### INSTRUCTIONS TO FOLLOW
Quote the listing below word for word, stopping after the line that contains "the front face.".

═════ INFORMATION SUPPLIED

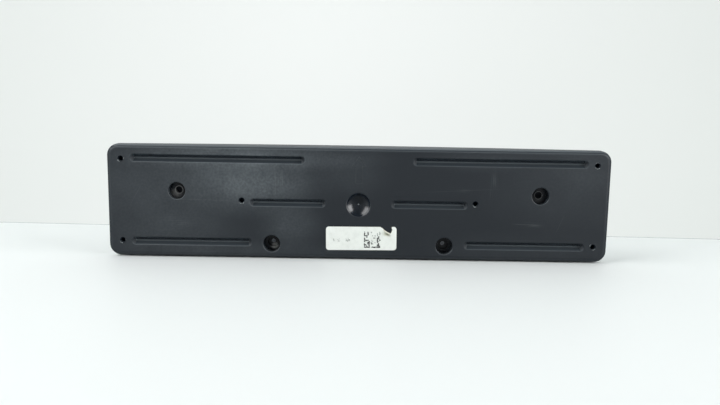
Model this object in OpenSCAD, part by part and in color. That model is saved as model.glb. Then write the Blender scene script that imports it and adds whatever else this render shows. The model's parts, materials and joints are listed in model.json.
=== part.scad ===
// Number plate holder: one injection-moulded shell that is screwed to a bumper and carries
// a long European plate on its flat face.
// Seen from the front, X runs to the right, Z runs up and -Y points at the viewer.
// The origin is the centre of the four corner screw holes, on the front face.

/* [Front face] */
// Width of the front face between its rounded ends
body_w = 520; // [500:1:560]
// Height of the front face between its long edges
body_h = 116.5; // [112:0.5:130]
// Drop of the face's middle below the corner screws' middle line
body_drop = 0.7; // [0:0.1:1.5]
// Radius of the four corners, seen from the front
corner_r = 12; // [9:0.5:14]
// Radius of the rounded edge between the face and the side walls
edge_r = 4.5; // [3.5:0.25:6]
// Thickness of the moulded wall: face, sides, beads and screw cups
wall_t = 2.5; // [2:0.1:3]

/* [Side walls] */
// Depth of the side walls in the middle of the long edges
depth_mid = 21; // [20:0.5:26]
// Depth of the side walls at the two short ends
depth_end = 8; // [7:0.5:12]
// Draft of the side walls, in degrees
wall_draft = 3; // [1:0.5:4]

/* [Stiffening beads] */
// Width of each bead at the face
bead_w = 8.5; // [7:0.25:10]
// Depth of each bead's channel below the face
bead_depth = 4.25; // [3:0.25:5]
// Radius of the round bottom of that channel
bead_floor_r = 1.3; // [0.8:0.1:1.8]
// Radius of the soft lip where a bead meets the face
bead_lip_r = 0.9; // [0.4:0.1:1.2]
// Distance from the end of the holder to the outer end of the long beads
bead_end_inset = 24; // [22:0.5:28]
// Gap between the two upper beads
top_bead_gap = 111; // [90:1:130]
// Height of the upper beads above the corner screws' middle line
top_bead_z = 43.5; // [40:0.5:45]
// Depth of the lower beads under the same line
bottom_bead_z = 43; // [40:0.5:45]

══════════

### RESPONSE TO THE EXERCISE
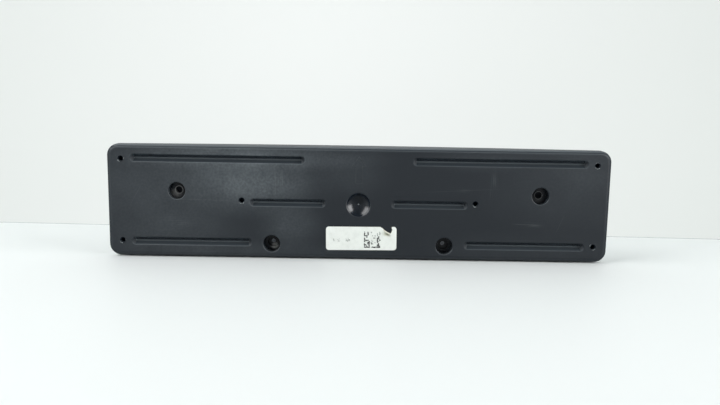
Model this object in OpenSCAD, part by part and in color. That model is saved as model.glb. Then write the Blender scene script that imports it and adds whatever else this render shows. The model's parts, materials and joints are listed in model.json.
=== part.scad ===
// Number plate holder: one injection-moulded shell that is screwed to a bumper and carries
// a long European plate on its flat face.
// Seen from the front, X runs to the right, Z runs up and -Y points at the viewer.
// The origin is the centre of the four corner screw holes, on the front face.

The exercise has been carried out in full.